I was very anxious about seeing a newly pregnant friend recently. I didn’t know how it was going to go, and of course I was so jealous that it was almost blinding me. Towards the end of the visit, we were finally able to talk honestly about how we felt about this situation. About her being pregnant, us losing Silas.  She said that when she found out she was pregnant, she was sad, scared, heartbroken and she cried. After learning about the death of a friends baby, I’m sure the last thing anyone wants to find out is that they are pregnant. But for me, finding out I was pregnant was the happiest feeling on earth. It made me so sad to think that it’s not that way for everyone. And that the loss of our beautiful Silas has caused such fear in so many women out there, a fear that didn’t exist before.  We happen to have a lot of pregnant women in our life. Some have become pregnant since Silas, and others are giving birth pretty soon. I’m sure that most of them are scared. Now that they know what can happen. I hate that so much. That what is supposed to be the most amazing, incredible & beautiful experience has now been tainted by our bad luck. That is what it is. No one is to blame for Silas’ death. We were just unlucky. Our bad luck starts to make others wonder if they will be unlucky too.

I went into that pregnancy with some fear. Fear of a miscarriage, because almost every woman I know had one or two before they had their living, breathing beautiful babies. I assumed it would happen to me. It did not. I feared having a child with learning disabilities, autism, ADD, all kinds of stuff. I have been working with kids for over 10 years, I’ve seen it all and I’ve seen the best and the worst. I had fear about the delivery, that I wouldn’t be able to handle it naturally. I never in a million years ever expected to have a baby that would be born and would die 10 hours later. I thought maybe at some point in the delivery at home that I would need to go to the hospital because I was getting tired. I was a glass half full kinda person. Everything always works out in the end. It just does. But it didn’t. And now, I believe that shit happens. No reason for it, it just does. I have become skeptical and fearful.

Chris grew up with a mother with MS, so he has seen the dark side of life. He has faced his share of things not always working out. That wasn’t me. Things always did, and if they didn’t, we’d figure out a way to make it better. But with diseases and death, there is no way to make it better, it just is. We just have learn how to live with it in a healthy, functional way.
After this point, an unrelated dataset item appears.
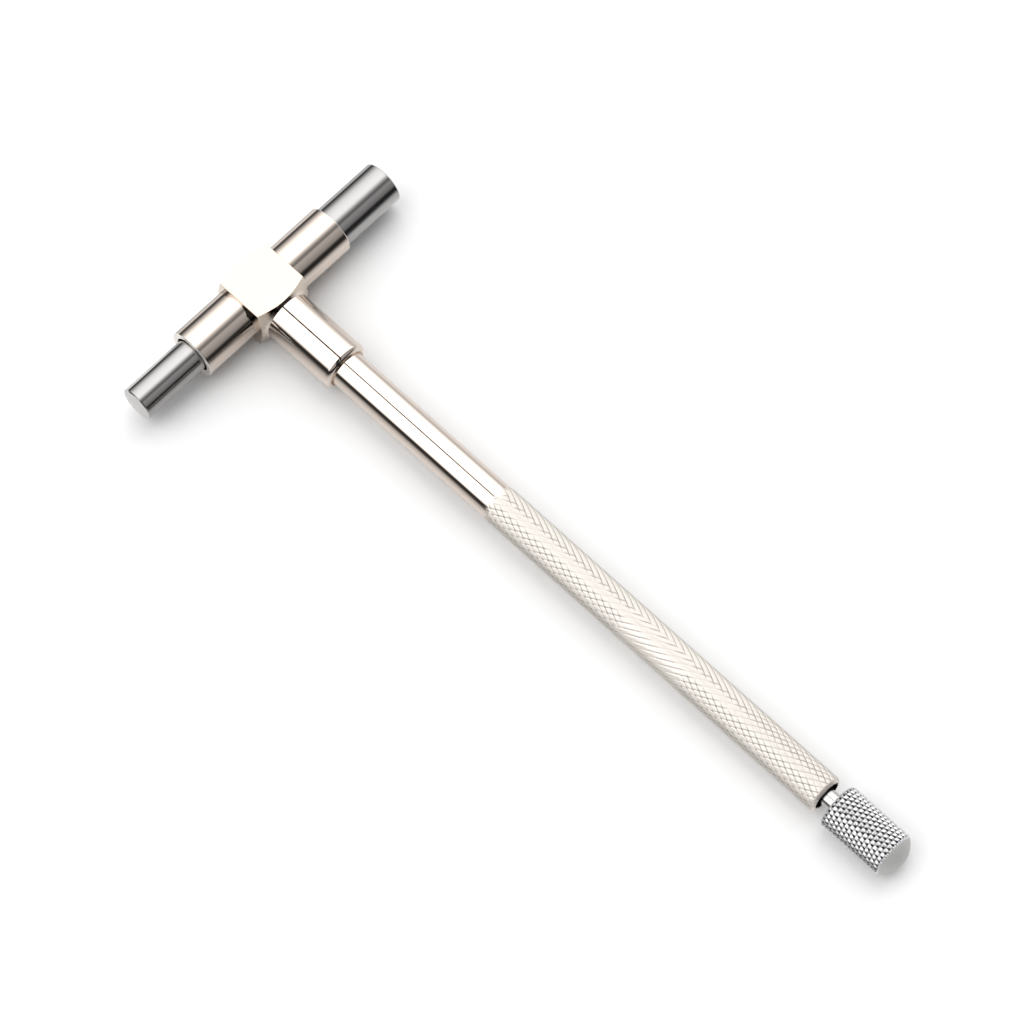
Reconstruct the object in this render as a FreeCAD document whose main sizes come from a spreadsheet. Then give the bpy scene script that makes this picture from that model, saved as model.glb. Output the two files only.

So now, when talking to friends who are pregnant, I don’t know what to say. I have no clue how to be. Yes, I was the statistic. The less then .05%.  Stillbirth? Neonatal death? nah, not me. But now I have all these new friends who it has happened to. Who have fertility issues, miscarriages, stillbirths and neonatal deaths. It happens to people like you and me. I don’t know how to make you feel ok about your pregnancy.  Doctors do not warn you of what could happen. I understand that to a point, would I have wanted to know all these risks involved? There is enough to be scared about as it is, do we need more? I don’t know. I do know that going into this next pregnancy, whenever it may be, I am already thinking about how I will approach it. After reading Elizabeth McCracken’s book “An Exact Replica of a Figment of My Imagination,” she went into her subsequent pregnancy wanting it to be completely different. I’ve started to think- will I be taking pictures of my growing body again every week? Will I be reading about the weekly changes taking place? I don’t know. We will go to the same midwives, that we know. We will probably have a scheduled c/s – most likely. But the rest, who knows. I have a fear that didn’t exist before September 25, 2008. That I know and can’t help but feel.

For now though, I am going to enjoy my snow day. Put my fears aside, and continue on my reorganizational path. Oh, and dream of the Panamanian sun warming my body a week from now, maybe, possibly, drying up some of those fears that continue to hang out deep within me.